Data |
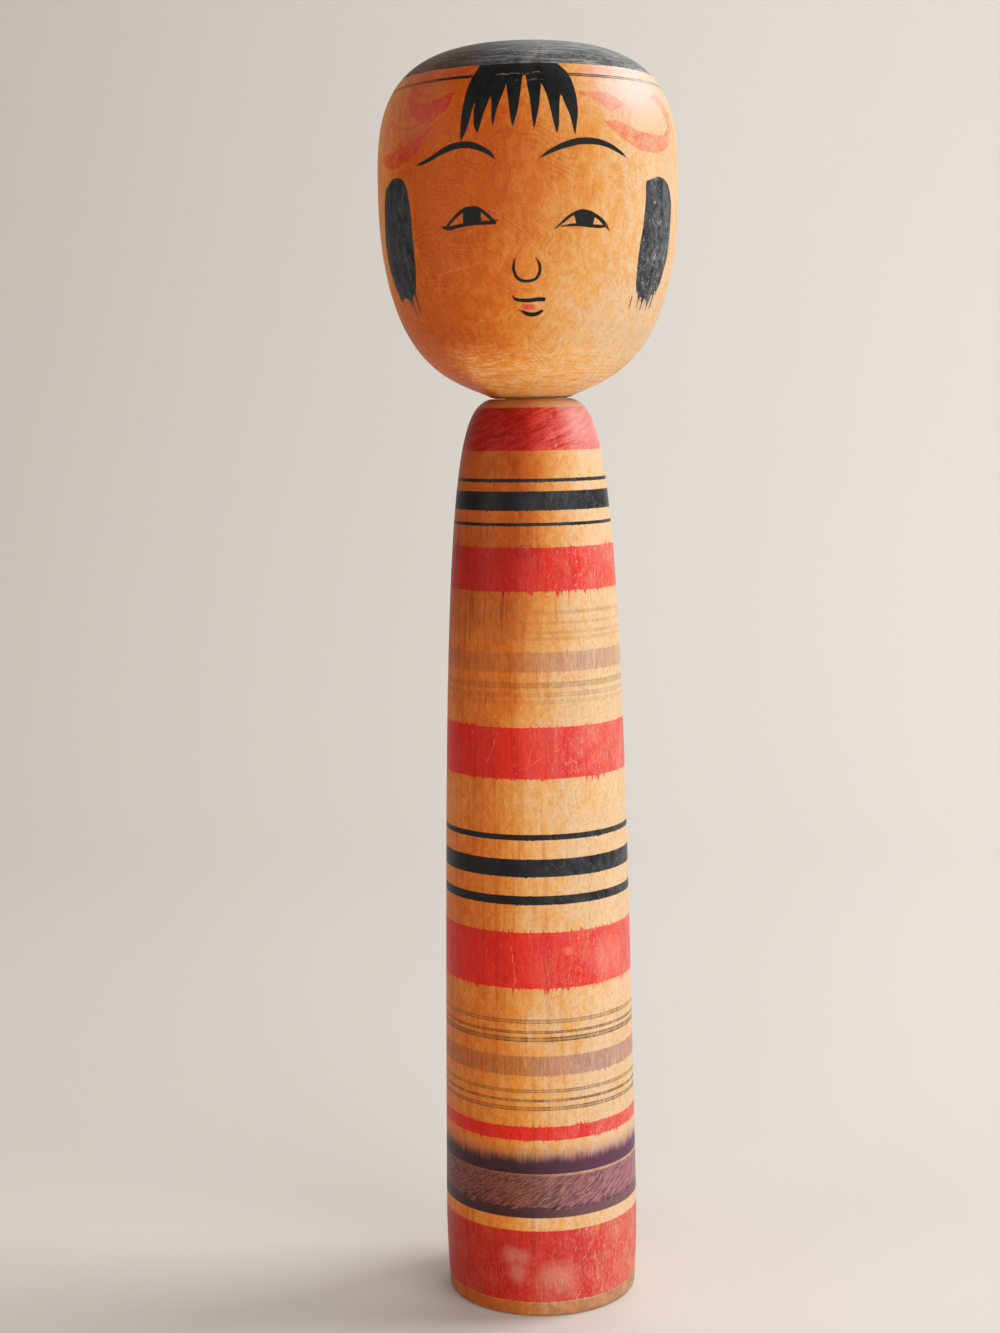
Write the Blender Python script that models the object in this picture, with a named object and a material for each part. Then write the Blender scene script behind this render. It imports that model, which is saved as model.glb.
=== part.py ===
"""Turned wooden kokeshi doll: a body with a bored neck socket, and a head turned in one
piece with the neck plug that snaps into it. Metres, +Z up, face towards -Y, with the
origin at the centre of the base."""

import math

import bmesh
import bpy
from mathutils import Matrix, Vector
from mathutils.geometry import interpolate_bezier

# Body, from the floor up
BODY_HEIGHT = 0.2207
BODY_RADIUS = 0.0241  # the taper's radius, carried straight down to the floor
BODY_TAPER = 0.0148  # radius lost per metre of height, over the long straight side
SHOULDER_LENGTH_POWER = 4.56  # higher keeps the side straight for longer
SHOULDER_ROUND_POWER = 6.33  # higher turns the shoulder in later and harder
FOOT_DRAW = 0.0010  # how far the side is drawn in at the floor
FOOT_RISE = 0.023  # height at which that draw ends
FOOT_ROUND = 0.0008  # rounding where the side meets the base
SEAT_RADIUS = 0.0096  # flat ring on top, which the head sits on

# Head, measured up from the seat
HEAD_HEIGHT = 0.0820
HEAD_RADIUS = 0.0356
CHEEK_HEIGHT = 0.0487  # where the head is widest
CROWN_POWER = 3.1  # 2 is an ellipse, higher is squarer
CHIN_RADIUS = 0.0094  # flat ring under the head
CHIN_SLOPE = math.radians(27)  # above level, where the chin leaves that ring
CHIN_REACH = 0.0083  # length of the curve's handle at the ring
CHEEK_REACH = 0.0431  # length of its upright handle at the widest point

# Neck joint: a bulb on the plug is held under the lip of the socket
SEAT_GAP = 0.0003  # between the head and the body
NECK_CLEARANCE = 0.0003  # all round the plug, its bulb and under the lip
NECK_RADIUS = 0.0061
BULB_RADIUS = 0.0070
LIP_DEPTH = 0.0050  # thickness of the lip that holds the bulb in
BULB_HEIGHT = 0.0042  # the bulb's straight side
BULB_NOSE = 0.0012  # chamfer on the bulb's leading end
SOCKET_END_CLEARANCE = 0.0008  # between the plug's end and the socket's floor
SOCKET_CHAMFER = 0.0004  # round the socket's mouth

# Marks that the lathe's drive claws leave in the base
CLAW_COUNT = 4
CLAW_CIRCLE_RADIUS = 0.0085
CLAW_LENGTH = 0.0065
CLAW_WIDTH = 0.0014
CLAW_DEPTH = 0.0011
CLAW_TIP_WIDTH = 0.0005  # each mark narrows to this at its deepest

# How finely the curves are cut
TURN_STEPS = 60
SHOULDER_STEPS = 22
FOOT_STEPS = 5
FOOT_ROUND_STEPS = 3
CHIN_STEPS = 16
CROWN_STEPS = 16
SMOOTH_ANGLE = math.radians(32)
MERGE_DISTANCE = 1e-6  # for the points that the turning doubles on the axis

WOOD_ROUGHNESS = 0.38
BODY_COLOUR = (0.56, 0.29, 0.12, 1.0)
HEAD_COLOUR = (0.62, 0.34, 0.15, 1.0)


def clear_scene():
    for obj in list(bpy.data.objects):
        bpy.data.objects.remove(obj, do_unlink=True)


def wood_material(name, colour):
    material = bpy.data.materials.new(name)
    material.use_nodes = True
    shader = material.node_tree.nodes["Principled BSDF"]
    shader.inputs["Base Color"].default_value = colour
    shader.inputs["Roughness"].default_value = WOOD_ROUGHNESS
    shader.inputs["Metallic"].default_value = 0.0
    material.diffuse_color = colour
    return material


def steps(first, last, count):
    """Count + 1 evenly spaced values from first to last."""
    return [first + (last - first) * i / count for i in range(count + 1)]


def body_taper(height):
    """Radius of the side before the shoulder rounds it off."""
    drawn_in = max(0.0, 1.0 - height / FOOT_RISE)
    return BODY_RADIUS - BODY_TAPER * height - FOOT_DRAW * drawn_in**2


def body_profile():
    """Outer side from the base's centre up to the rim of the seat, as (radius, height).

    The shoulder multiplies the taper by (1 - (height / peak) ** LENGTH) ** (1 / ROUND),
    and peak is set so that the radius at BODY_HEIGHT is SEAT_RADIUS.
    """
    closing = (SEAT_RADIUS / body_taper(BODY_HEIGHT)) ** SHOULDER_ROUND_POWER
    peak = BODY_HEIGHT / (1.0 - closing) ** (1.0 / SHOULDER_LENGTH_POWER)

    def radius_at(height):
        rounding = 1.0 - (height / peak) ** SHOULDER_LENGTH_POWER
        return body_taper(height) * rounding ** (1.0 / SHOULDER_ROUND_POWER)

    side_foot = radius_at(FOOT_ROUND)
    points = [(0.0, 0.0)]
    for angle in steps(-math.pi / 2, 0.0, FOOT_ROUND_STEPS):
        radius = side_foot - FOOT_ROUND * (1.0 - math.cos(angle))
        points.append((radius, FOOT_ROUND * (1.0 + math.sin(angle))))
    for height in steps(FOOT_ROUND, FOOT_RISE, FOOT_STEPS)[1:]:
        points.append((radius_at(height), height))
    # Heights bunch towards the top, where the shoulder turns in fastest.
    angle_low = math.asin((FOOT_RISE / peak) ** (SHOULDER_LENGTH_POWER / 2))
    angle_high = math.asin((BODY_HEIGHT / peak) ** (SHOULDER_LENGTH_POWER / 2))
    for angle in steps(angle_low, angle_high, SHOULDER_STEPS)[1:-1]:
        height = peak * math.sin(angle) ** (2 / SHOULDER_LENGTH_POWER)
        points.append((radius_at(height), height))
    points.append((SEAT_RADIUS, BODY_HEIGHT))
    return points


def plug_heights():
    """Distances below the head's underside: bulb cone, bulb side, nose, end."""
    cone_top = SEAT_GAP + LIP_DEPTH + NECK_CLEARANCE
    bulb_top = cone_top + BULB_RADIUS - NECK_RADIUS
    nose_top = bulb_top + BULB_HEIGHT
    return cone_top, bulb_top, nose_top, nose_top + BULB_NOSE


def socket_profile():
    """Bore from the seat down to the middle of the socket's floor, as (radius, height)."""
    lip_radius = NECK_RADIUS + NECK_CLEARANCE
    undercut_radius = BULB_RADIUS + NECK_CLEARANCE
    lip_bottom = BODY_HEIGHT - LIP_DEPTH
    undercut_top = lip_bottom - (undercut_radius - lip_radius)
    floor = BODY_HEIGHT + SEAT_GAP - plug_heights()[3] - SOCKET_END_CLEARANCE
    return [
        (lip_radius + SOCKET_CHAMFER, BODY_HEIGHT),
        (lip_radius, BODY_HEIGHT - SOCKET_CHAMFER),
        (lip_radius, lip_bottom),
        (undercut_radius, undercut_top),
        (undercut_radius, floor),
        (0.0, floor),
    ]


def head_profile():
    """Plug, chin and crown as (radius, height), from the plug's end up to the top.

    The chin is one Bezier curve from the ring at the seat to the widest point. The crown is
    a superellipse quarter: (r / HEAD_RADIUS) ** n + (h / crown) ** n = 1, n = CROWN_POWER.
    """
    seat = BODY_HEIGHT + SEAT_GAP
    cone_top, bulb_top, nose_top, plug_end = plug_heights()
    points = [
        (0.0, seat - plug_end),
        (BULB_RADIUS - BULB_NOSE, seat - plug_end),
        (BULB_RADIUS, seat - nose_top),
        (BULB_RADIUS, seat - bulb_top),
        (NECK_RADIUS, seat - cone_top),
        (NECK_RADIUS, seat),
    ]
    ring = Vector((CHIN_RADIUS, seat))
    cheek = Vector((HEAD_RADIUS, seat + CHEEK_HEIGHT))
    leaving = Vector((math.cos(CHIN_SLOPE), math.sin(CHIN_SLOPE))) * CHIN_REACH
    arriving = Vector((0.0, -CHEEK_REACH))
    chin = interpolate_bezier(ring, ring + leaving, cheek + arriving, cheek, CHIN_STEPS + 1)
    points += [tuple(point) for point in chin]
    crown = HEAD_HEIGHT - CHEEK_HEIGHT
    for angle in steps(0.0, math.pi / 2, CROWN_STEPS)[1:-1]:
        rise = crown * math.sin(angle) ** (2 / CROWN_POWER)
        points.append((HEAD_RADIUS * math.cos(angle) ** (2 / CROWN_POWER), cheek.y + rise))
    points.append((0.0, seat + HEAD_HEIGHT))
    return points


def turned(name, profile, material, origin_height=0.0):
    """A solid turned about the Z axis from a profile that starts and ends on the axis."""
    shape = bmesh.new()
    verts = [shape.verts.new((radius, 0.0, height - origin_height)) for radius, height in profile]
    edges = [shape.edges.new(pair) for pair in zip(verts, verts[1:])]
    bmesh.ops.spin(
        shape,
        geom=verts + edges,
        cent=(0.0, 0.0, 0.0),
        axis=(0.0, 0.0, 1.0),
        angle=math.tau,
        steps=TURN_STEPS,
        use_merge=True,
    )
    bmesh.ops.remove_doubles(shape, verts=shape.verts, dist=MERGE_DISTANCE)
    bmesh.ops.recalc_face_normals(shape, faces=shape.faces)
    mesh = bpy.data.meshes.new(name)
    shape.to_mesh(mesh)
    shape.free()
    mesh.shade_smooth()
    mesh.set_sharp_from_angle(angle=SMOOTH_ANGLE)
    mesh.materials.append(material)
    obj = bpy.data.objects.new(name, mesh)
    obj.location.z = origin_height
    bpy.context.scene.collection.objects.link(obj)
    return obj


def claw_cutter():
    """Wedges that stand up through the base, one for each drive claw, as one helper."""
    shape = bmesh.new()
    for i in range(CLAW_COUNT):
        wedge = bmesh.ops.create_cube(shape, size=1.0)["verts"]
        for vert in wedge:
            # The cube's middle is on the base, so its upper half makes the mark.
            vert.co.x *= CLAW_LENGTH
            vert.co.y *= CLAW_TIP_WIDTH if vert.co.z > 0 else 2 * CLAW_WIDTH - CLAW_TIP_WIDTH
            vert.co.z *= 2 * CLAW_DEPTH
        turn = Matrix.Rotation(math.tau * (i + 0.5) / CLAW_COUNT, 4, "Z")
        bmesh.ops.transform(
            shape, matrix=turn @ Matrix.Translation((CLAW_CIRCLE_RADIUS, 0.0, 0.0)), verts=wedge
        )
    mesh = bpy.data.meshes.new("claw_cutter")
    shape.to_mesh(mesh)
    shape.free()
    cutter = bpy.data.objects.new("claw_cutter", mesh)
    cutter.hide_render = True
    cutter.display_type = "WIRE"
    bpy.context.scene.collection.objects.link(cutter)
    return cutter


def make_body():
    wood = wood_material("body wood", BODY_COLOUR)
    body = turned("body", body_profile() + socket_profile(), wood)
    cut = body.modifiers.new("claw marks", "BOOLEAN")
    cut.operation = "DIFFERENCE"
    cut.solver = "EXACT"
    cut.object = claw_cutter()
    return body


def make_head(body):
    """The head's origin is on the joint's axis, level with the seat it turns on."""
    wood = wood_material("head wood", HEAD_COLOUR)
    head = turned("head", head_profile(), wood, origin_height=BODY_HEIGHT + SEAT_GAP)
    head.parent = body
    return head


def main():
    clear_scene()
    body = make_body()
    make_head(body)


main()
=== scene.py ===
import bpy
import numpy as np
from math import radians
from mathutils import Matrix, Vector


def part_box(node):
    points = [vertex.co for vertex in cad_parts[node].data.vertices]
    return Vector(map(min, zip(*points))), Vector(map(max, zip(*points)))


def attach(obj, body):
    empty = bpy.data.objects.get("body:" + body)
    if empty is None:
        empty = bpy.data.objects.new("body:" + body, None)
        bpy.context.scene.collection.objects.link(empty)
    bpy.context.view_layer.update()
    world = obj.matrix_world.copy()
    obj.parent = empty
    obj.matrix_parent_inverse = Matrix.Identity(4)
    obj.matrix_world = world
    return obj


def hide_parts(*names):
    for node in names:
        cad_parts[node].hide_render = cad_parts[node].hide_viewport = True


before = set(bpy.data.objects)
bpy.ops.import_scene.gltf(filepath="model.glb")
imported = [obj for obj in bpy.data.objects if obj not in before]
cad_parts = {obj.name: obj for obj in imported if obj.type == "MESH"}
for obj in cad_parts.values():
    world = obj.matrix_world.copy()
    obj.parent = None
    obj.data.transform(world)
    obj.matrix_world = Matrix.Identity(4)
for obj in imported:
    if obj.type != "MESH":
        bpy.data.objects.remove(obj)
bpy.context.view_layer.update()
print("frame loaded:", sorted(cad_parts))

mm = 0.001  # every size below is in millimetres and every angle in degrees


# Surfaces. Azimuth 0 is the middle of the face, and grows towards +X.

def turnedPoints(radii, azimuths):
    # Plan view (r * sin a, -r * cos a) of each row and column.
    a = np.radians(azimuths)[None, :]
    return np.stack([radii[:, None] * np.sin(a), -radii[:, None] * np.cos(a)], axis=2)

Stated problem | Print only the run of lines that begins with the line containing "return head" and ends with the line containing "angle in degrees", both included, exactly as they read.

Problem solution |
    return head


def main():
    clear_scene()
    body = make_body()
    make_head(body)


main()
=== scene.py ===
import bpy
import numpy as np
from math import radians
from mathutils import Matrix, Vector


def part_box(node):
    points = [vertex.co for vertex in cad_parts[node].data.vertices]
    return Vector(map(min, zip(*points))), Vector(map(max, zip(*points)))


def attach(obj, body):
    empty = bpy.data.objects.get("body:" + body)
    if empty is None:
        empty = bpy.data.objects.new("body:" + body, None)
        bpy.context.scene.collection.objects.link(empty)
    bpy.context.view_layer.update()
    world = obj.matrix_world.copy()
    obj.parent = empty
    obj.matrix_parent_inverse = Matrix.Identity(4)
    obj.matrix_world = world
    return obj


def hide_parts(*names):
    for node in names:
        cad_parts[node].hide_render = cad_parts[node].hide_viewport = True


before = set(bpy.data.objects)
bpy.ops.import_scene.gltf(filepath="model.glb")
imported = [obj for obj in bpy.data.objects if obj not in before]
cad_parts = {obj.name: obj for obj in imported if obj.type == "MESH"}
for obj in cad_parts.values():
    world = obj.matrix_world.copy()
    obj.parent = None
    obj.data.transform(world)
    obj.matrix_world = Matrix.Identity(4)
for obj in imported:
    if obj.type != "MESH":
        bpy.data.objects.remove(obj)
bpy.context.view_layer.update()
print("frame loaded:", sorted(cad_parts))

mm = 0.001  # every size below is in millimetres and every angle in degrees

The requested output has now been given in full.